Estamos innovando en la forma de enseñar y es bueno que así sea. Lo mismo ha hecho Amazon con la forma de vender y ahí está su éxito tras situar el valor de una venta no solo en el producto, sino también en el servicio. Pero lo cierto es que el producto adquirido online, una vez en nuestras manos, no hace nada distinto por haberlo comprado ante una pantalla. De igual forma, creo que la formación, su contenido y su valor no progresan necesariamente por cambiar la tiza por el lápiz digital. Se mejora el formato educativo, sin duda, pero a nuestros alumnos no se les va a juzgar por la forma en que fueron enseñados sino por lo que aprendieron. Habrán adquirido ciertas habilidades que luego resultarán provechosas pero, citando a Bunk, se les pedirá algo más:
“un conjunto de conocimientos, destrezas y actitudes necesarias para ejercer una profesión, resolver problemas de forma autónoma y creativa y estar capacitado para colaborar en el entorno laboral y en la organización del trabajo”. Creatividad, colaboración, actitud… son cosas nuestras (y dejemos al Roomba limpiando el suelo).

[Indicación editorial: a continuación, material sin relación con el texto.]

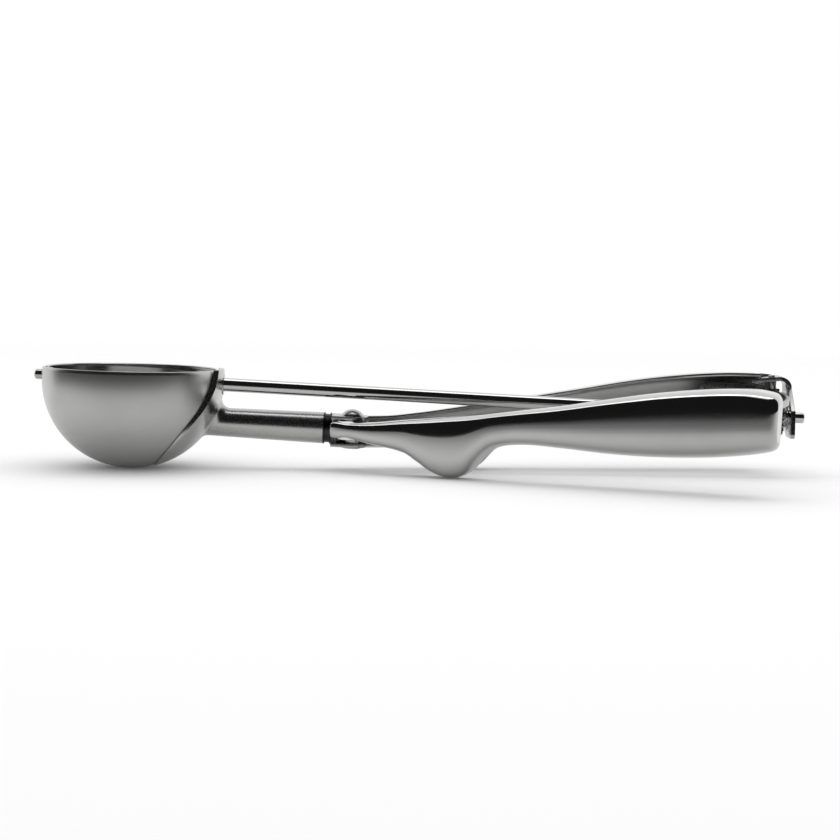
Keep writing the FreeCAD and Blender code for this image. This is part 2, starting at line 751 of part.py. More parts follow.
def bend_centre():
    """Centre of the bend, seen from the side."""
    rise = math.radians(bracket_tab_rise_deg)
    x = flange_outside - bracket_bend
    top = tab_top(x - bracket_bend * math.sin(rise))
    return x, top - bracket_bend * math.cos(rise)


def bracket_strip():
    """Side outline of the bent sheet: tab, bend and the top of the flange."""
    centre_x, centre_z = bend_centre()
    end_deg = 90.0 + bracket_tab_rise_deg

    def on_bend(radius, degrees):
        turn = math.radians(degrees)
        return Vector(centre_x + radius * math.cos(turn), 0, centre_z + radius * math.sin(turn))

    outer = bracket_bend
    inner = bracket_bend - bracket_sheet
    rise = math.radians(bracket_tab_rise_deg)
    run = Vector(math.cos(rise), 0, math.sin(rise)) * (centre_x - tab_tip()[0])
    tip_top = on_bend(outer, end_deg) - run
    tip_under = on_bend(inner, end_deg) - run
    edges = [
        Part.Arc(on_bend(outer, 0), on_bend(outer, end_deg / 2), on_bend(outer, end_deg)).toShape(),
        Part.makeLine(on_bend(outer, end_deg), tip_top),
        Part.makeLine(tip_top, tip_under),
        Part.makeLine(tip_under, on_bend(inner, end_deg)),
        Part.Arc(on_bend(inner, end_deg), on_bend(inner, end_deg / 2), on_bend(inner, 0)).toShape(),
        Part.makeLine(on_bend(inner, 0), on_bend(outer, 0)),
    ]
    return Part.Face(Part.Wire(edges))


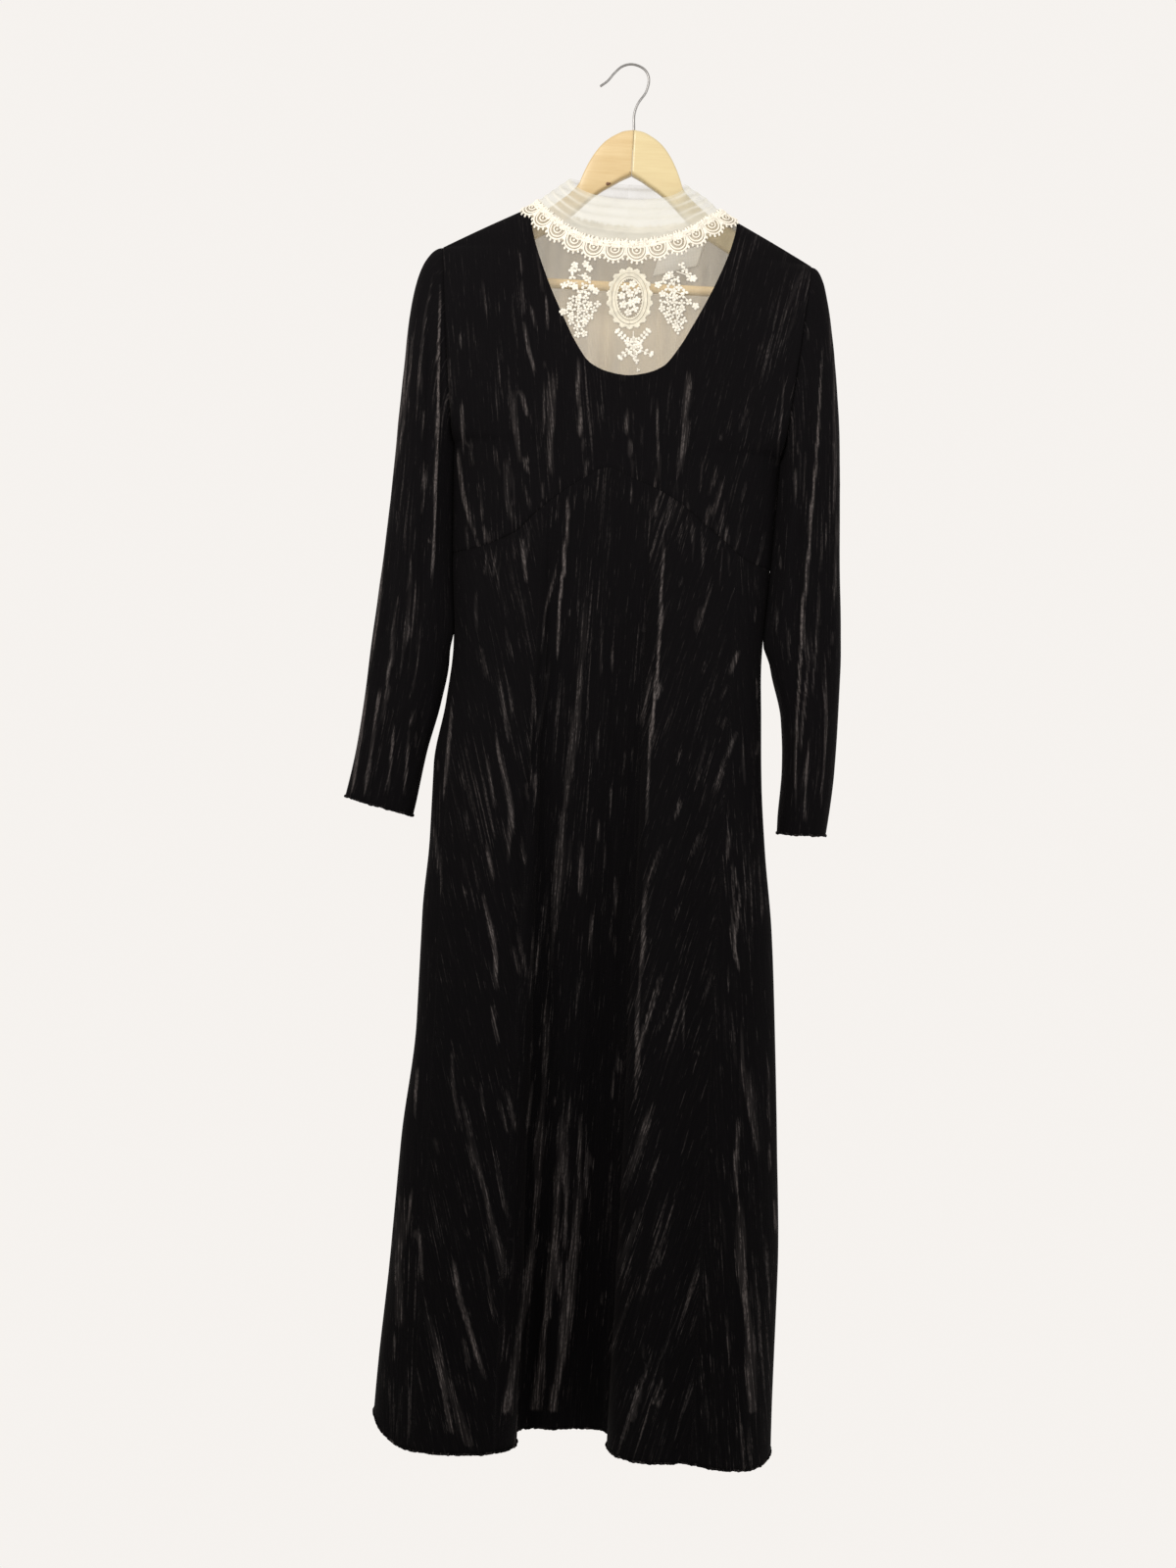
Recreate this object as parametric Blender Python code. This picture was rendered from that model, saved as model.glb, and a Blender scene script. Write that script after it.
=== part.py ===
"""A long velvet dress with a net yoke and a tucked collar, hung on a wooden hanger.

Sizes and tables are in millimetres; the meshes are made in metres.
+Z is up, +X is to the right seen from the front and +Y points away from the front.
The origin is the inside top of the hanger's hook.
"""

import math

import bpy
import numpy as np

for existing in list(bpy.data.objects):
    bpy.data.objects.remove(existing, do_unlink=True)

MM = 0.001

# Walls and the gap between sewn pieces
VELVET_WALL = 2.0
NET_WALL = 1.0
CHIFFON_WALL = 1.1
LACE_WALL = 1.3
MOTIF_WALL = 1.0
LABEL_WALL = 1.0
SEAM_GAP = 0.3
CLEAR = 0.4

# How far the middle of the hanger lies to the right of the top of its hook
HANG_SHIFT = 5.5

# Shoulders and armholes
SHOULDER_HALF = 205.0
SHOULDER_END = -213.0
UNDERARM = -430.0
UNDERARM_HALF = 183.0
ARMHOLE_DEPTH = 38.0
ARMHOLE_CLOSING = 60.0
SHOULDER_FALL = 110.0
SHOULDER_ROUND = 1.8
SECTION_ROUND = 2.6

# A column or row counts as lying on a side seam from this share of the way, and on the
# shoulder ridge within this distance; walls there face upwards at least by this share
AT_SIDE = 0.9999
NEAR_RIDGE = 0.5
RIDGE_UPWARD = 0.5

# Number of columns between the shoulder corners and beside them, and of rows down the skirt
SIDE_COLUMNS = 7
YOKE_COLUMNS = 20
BACK_SIDE_COLUMNS = 6
BACK_YOKE_COLUMNS = 8
FRONT_SKIRT_ROWS = 15
BACK_SKIRT_ROWS = 13
YOKE_ROWS = 6

# Shares of the way from the top edge to the empire seam, one per row of the bodice
BODICE_ROWS = (0, 0.006, 0.028, 0.075, 0.15, 0.26, 0.38, 0.49, 0.575, 0.62, 0.6345, 0.8, 1)
UNDERARM_ROW = 10

# The shoulder line: distance from the middle, height
SHOULDER_LINE = ((0, -120), (60, -138), (104, -160.4), (113, -165), (160, -189), (205, -213))

# The two edges of the dress below the underarm: height, left, right
SIDES = (
    (-1560, 216, 229),
    (-1468, 213, 227),
    (-1329, 205, 226),
    (-1203, 200, 219),
    (-1073, 190, 210),
    (-955, 190, 200),
    (-867, 186, 188),
    (-789, 186, 180),
    (-719, 176, 176),
    (-657, 171, 173),
    (-555, 178, 178),
    (-430, 183, 183),
)

# How far the middle of the front and of the back stand out: height, front, back
DEPTHS = (
    (-1560, 46, 60),
    (-1100, 46, 54),
    (-750, 47, 48),
    (-560, 50, 45),
    (-450, 52, 45),
    (-350, 48, 42),
    (-250, 43, 38),
    (-150, 38, 34),
)

# The edge of the velvet round the front yoke and the back yoke: across, height
NECKLINE = (
    (-111.0, -164.0),
    (-105, -199),
    (-87, -250),
    (-67, -292),
    (-50, -323),
    (-35, -342),
    (-15, -351),
    (5, -354),
    (25, -351),
    (45, -342),
    (60, -323),
    (77, -292),
    (97, -250),
    (115, -199),
    (121.0, -169.2),
)
NECK_LEFT = -111.0
NECK_RIGHT = 121.0

# The seam between collar and yoke: across, height at the front, height at the back
NECK_SEAM = (
    (-104, -160.4, -160.4),
    (-98, -169, -164),
    (-83, -184, -168),
    (-63, -199, -172),
    (-44, -208, -175),
    (-21, -211.5, -177),
    (6, -211.5, -178),
    (35, -205, -176),
    (62, -193.5, -172),
    (84, -177, -167),
    (98, -166, -163),
    (104, -160.4, -160.4),
)
NECK_HALF = 104.0

# The empire seam: across, height
EMPIRE_SEAM = (
    (-178, -555),
    (-150, -549),
    (-107, -531),
    (-86, -510),
    (-66, -492),
    (-36, -470),
    (-9, -456),
    (18, -466),
    (46, -477),
    (76, -494),
    (97, -511),
    (120, -527),
    (150, -549),
    (178, -556),
)
SEAM_HALF = 178.0
BACK_SEAM_HEIGHT = -548.0

# The front of the skirt, a row per fold or fold side: across at the seam, across at the hem,
# and how far back the hem lies there
FRONT_FOLDS = (
    (-178.0, -216, 0),
    (-174, -209, -26),
    (-160, -186, -48),
    (-140, -158, -62),
    (-118, -126, -67),
    (-96.4, -92, -60),
    (-82, -65, -42),
    (-74, -54, -12),
    (-69, -60, 18),
    (-58, -46, 42),
    (-34, -14, 34),
    (-2, 18, 44),
    (24, 41, 46),
    (38, 53, 22),
    (43, 46, -8),
    (52, 55, -40),
    (68, 80, -58),
    (88, 110, -56),
    (105.1, 132, -48),
    (126, 158, -60),
    (146, 188, -64),
    (163, 212, -46),
    (174, 226, -22),
    (178.0, 229, 0),
)
FRONT_CORNERS = (5, 18)

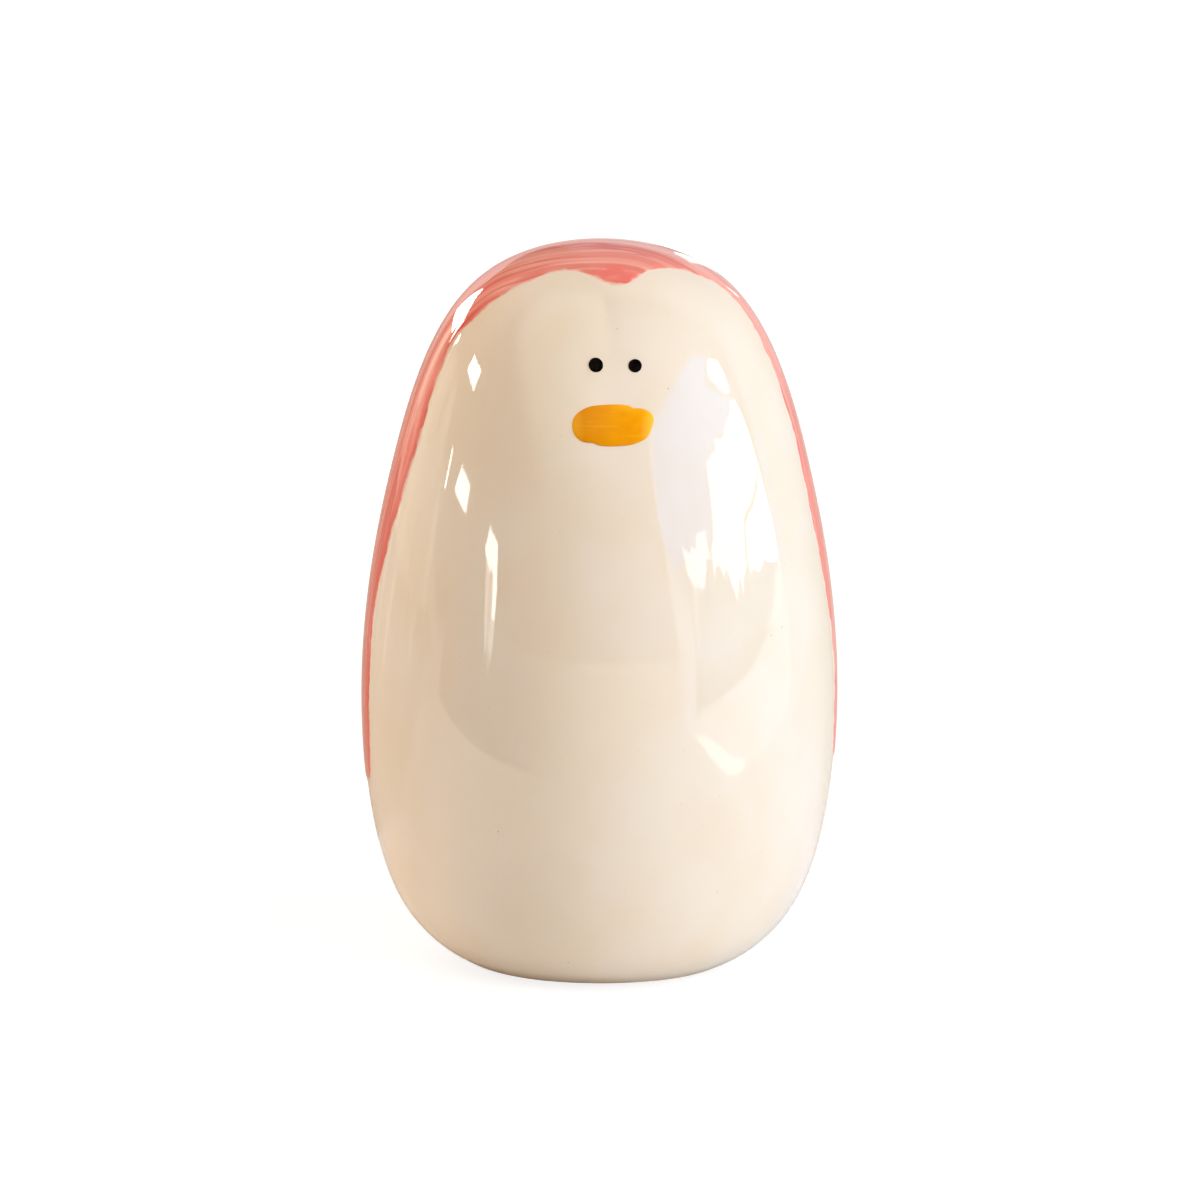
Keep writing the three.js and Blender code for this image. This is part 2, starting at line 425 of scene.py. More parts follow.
def bare_clay():
    w = Wiring("bare_clay")
    grain = w.noise(w.stretch(0.25), detail=4)
    clouds = w.noise(w.stretch(5), detail=3)
    tan = w.mix(w.level(clouds, 0.35, 0.65), CLAY_DARK, CLAY_TAN)
    colour = w.mix(w.level(grain, 0.3, 0.75), tan, CLAY_PALE)
    roughness = w.level(grain, 0.2, 0.8, 0.72, 0.92)
    return w.finish(colour, roughness, bump=w.bump(grain, 0.03, 0.6), coat=0.0, specular=0.35)


finish_piece("bare_clay_casting", casting_mesh(), bare_clay(), "casting")

# %% [markdown]
# ## The cream glaze
# The figure is dipped nearly to the foot. The glaze is a skin about a third of a millimetre thick that
# ends in a round lip just above the table. Its outline is the profile moved out, then rounded back in to
# the clay at the lip, and it is spun and given the soft swells. The lip isn't quite level, because it is
# wiped by hand.

# %% Model the cream glaze
GLAZE_THICKNESS = 0.36
LIP_STEPS = 6
LIP_REACH = 2.5  # how far up the lip's unevenness goes
LIP_WAVE = 0.12
LIP_WAVE_LENGTH = 11


def glaze_mesh():
    outside = coat_line(GLAZE_THICKNESS, GLAZE_LINE_HEIGHT)
    inside = coat_line(0, GLAZE_LINE_HEIGHT)
    middle = (outside[-1] + inside[-1]) / 2
    arm = outside[-1] - middle
    turns = [math.pi * step / LIP_STEPS for step in range(1, LIP_STEPS)]
    lip = [(middle[0] + math.cos(t) * arm[0] + math.sin(t) * arm[1],
            middle[1] + math.cos(t) * arm[1] - math.sin(t) * arm[0]) for t in turns]
    bm = bmesh.new()
    draw_line(bm, [*outside, *lip, *inside[::-3], inside[0]])
    spin(bm, ROUND)
    mesh = to_mesh(bm, "cream_glaze_coat")
    points = coordinates(mesh)
    near_lip = np.clip(1 - points[:, 2] / LIP_REACH, 0, 1)
    wave = np.maximum(waves(points * (1, 1, 0), LIP_WAVE_LENGTH), 0)
    points[:, :2] *= (1 + near_lip * wave * LIP_WAVE / FOOT_RADIUS)[:, None]
    set_coordinates(mesh, points)
    add_swells(mesh)
    return mesh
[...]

PREGUNTA 4.- ¿Nos olvidamos de las enseñanzas que NO tienen una obsolescencia programada?
Debemos enseñar conocimientos, estructurar los datos que moldean una buena formación y ofrecerlos al alumno en el envase que le resulte más cómodo y atractivo, pero también educar en la libertad, en la voluntad y en las emociones. El filosofo Diego Garrocho lo explicó bien en esta entrevista en Sintetia.
Aprender es, por definición, un proceso acumulativo, precisamente porque lo ya aprendido solo seguirá vigente en la medida en que lo actualicemos. En esto internet es básico, pero conviene recordar las palabras de Nicholas Carr (“Qué está haciendo internet con nuestra mente”)
“la red nos hace más inteligentes siempre y cuando definamos la inteligencia según los estándares de la red. Si adoptamos una perspectiva más amplia de la inteligencia —si pensamos en la profundidad de nuestro pensamiento y no solo en su velocidad— la conclusión es diferente y considerablemente más negra”.
Si en la educación convertimos a Google en nuestra universidad y a Zoom en nuestro paradigma de aula formativamente enriquecedora haremos buena la sospecha de Nicholas Carr olvidando que Google se dedica a convertir nuestra distracción en dinero, y Zoom nuestro aislamiento en un consuelo pixelado.
No me define qué y cuánto sé, sino la calidad de mi pensamiento, la lógica de mi razonamiento, mi creatividad, mi capacidad para escuchar y seguir aprendiendo. Y eso, no es un robot.
Con otras palabras, lo dejó escrito el poeta Walt Whitman: “Yo soy mucho más que eso que se alarga entre mi sombrero y mis zapatos”.